For Day Night Day Night director Julia Loktev

A 19-year-old girl, identified only as She, arrives in New York; a day later she's wandering around Times Square with a bomb in her backpack. The long intervening hours are the subject of Julia Loktev's Day Night Day Night. I sat down with Loktev over tea to discuss the film.

What prompted your fascination with suicide bombers?I didn't have a fascination with suicide bombers. At least I didn't think I did. And then I read this article in a Russian newspaper about a girl who was walking through Moscow with a bomb in her bag, [and] I got caught up in that story. When you see characters like these in movies, they fall into cliché. They have some horror in their family that they need to avenge. But when you read it in newspapers, it'll say, "Dad ran a successful fish-and-chips shop. And all his friends say he likes soccer and he likes girls." So those are the things I'm always struck by. I've been accused of taking this story out of context, but that's impossible. The context isn't stated in the film, but it engulfs every frame.

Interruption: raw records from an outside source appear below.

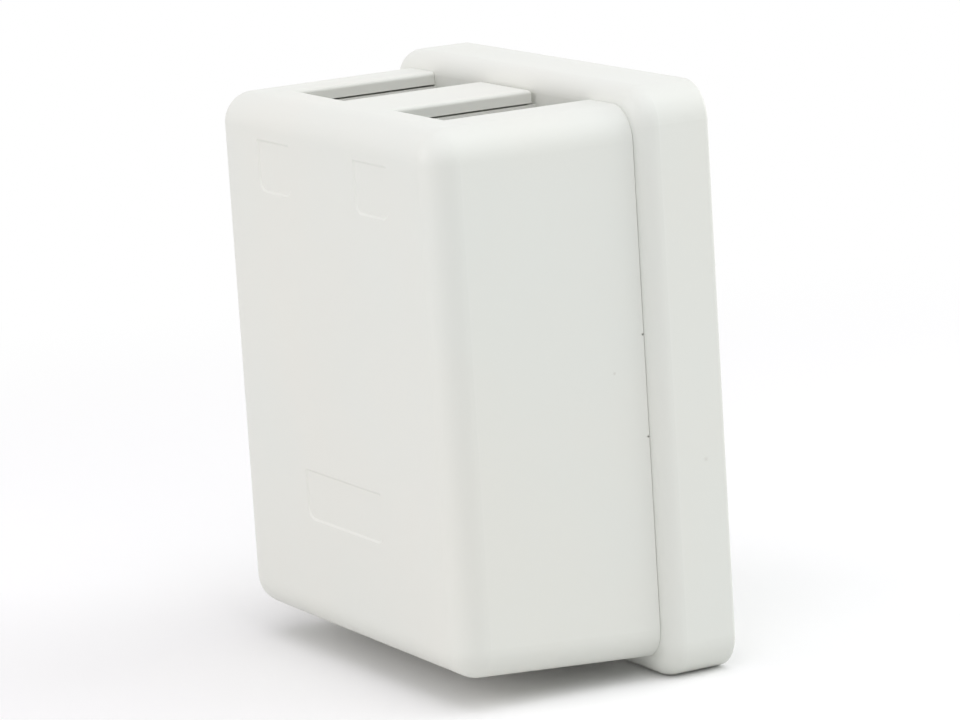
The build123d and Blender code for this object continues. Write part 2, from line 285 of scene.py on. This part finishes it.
def add_world():
    """Even white surroundings: pure white where they show, a plain level for the light."""
    world = bpy.data.worlds.new("White Studio")
    bpy.context.scene.world = world
    world.use_nodes = True
    n = Nodes(world.node_tree)
    background = world.node_tree.nodes["Background"]
    background.inputs["Color"].default_value = rgba(WHITE)
    strength = n.add("ShaderNodeMapRange", Value=showing_rays(n), To_Min=WORLD_LEVEL, To_Max=1.0)
    n.feed(background.inputs["Strength"], strength.outputs["Result"])


def add_panel(name, azimuth, elevation, size, level, colour):
    """Square soft panel that faces the middle of the box."""
    lamp = bpy.data.lights.new(name, "AREA")
    lamp.shape = "SQUARE"
    lamp.size = size
    lamp.color = colour
    lamp.energy = level * (math.pi * PANEL_DISTANCE) ** 2
    away = direction(math.radians(azimuth), math.radians(elevation))
    thing = bpy.data.objects.new(name, lamp)
    thing.location = away * PANEL_DISTANCE
    thing.rotation_mode = "QUATERNION"
    thing.rotation_quaternion = away.to_track_quat("Z", "Y")
    bpy.context.scene.collection.objects.link(thing)


def add_camera():
    """Camera at the photograph's viewing angle, with its slight roll."""
    camera = bpy.data.cameras.new("camera")
    camera.lens = VIEW_LENS
    camera.sensor_width = SENSOR_WIDTH
    back = direction(VIEW_AZIMUTH, VIEW_ELEVATION)
    right = Vector((math.cos(VIEW_AZIMUTH), math.sin(VIEW_AZIMUTH), 0.0))
    up = back.cross(right)
    rolled_right = right * math.cos(VIEW_ROLL) - up * math.sin(VIEW_ROLL)
    rolled_up = right * math.sin(VIEW_ROLL) + up * math.cos(VIEW_ROLL)
    shift = rolled_right * VIEW_SHIFT_RIGHT + rolled_up * VIEW_SHIFT_UP
    turn = Matrix((rolled_right, rolled_up, back)).transposed().to_4x4()
    thing = bpy.data.objects.new("camera", camera)
    thing.matrix_world = Matrix.Translation(shift + back * VIEW_DISTANCE) @ turn
    bpy.context.scene.collection.objects.link(thing)
    bpy.context.scene.camera = thing


groups = {"grain": build_moulded_grain(), "tint": build_resin_tint(), "speck": build_speck()}
dress("cover", moulded_plastic("Cover Plastic", groups, COVER_SPECKS))
dress("base", moulded_plastic("Base Plastic", groups, BASE_SPECKS))
add_floor()
add_world()
for name, settings in PANELS.items():
    add_panel(name, *settings)
add_camera()
bpy.context.scene.view_settings.view_transform = "Standard"
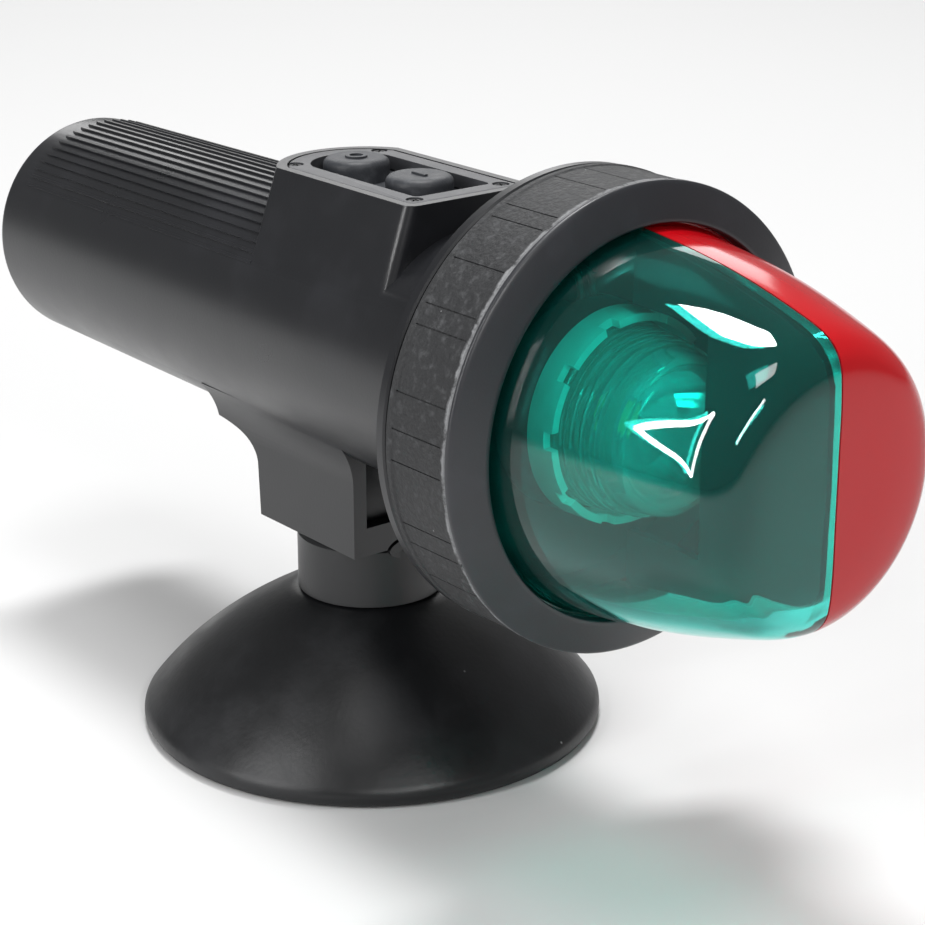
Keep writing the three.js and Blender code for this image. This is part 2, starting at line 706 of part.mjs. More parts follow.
function bulkhead() {
  const plate = lathe([
    [CELL_NUB_RADIUS * 0.35, contactBack - CONTACT_THICKNESS - GAP],
    [BULKHEAD_BOSS_RADIUS, contactBack - CONTACT_THICKNESS - GAP],
    [BULKHEAD_BOSS_RADIUS, bulkheadBack],
    [SPIGOT_RADIUS - SPIGOT_WALL - GAP, bulkheadBack],
    [SPIGOT_RADIUS - SPIGOT_WALL - GAP, bulkheadFront],
    [CELL_NUB_RADIUS * 0.35, bulkheadFront],
  ]);
  let made = solid(plate);
  for (const side of [-1, 1]) {
    const radius = SCREW_SHANK_RADIUS + 0.4;
    const hole = ringAlongAt(side * collarScrewX, radius, bulkheadBack + 1, bulkheadFront - 1);
    made = made.subtract(solid(hole));
  }
  const [front, back] = [bulkheadFront - 1, bulkheadBack + 1];
  const wireSlot = block(-DUCT_HALF_WIDTH, DUCT_HALF_WIDTH, front, back, podFloor, ductTop);
  return made.subtract(solid(wireSlot));
}

/** A plain pin parallel to the lamp axis at a sideways place. */
function ringAlongAt(x, radius, from, to) {
  return new THREE.CylinderGeometry(radius, radius, Math.abs(to - from), 16).translate(
    x,
    (from + to) / 2,
    0,
  );
}

const boardRadius = collarBore - GAP;
const ledBoardBack = collarBack - LED_BOARD_SETBACK;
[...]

So why does it seem like She never stops eating?There's this culture of the last meal—it happens with suicide bombers, prisoners, even Jesus. And I wondered what that would mean to a 19-year-old girl. She has consciously chosen to leave the material world, go to a higher plane of some sort, and at the same time the world keeps yanking at her, saying, "Have a candy apple!"

Is it New York that's yanking? Does the city change her? The city is another character in the film. Once you take a plan out into the streets, the real world starts to batter away at it from all sides. And I wanted this to be—I don't know how to say this without sounding cheesy—a valentine to New York, to things that I love about being on the street, to the way that people just start talking to you.

The figure of the suicide bomber is unique to the contemporary world, but were you interested in the cultural history of the female martyr? I was interested in the parallel of faith—my character believes in a higher cause even though it's never named—but also specifically in the way Joan of Arc has been shown in films. She's somebody who is always tortured by the camera, [and] my film is very much about a girl's face and a camera. And Luisa [Williams] is a big Jean Seberg fan, and she got me thinking about Seberg's interpretation of Joan as a pesky teenager. I wanted these to inform the film, because Joan of Arc was leading her people on a crusade, but she was also perceived as a crackpot.

And maybe she was? And maybe she was.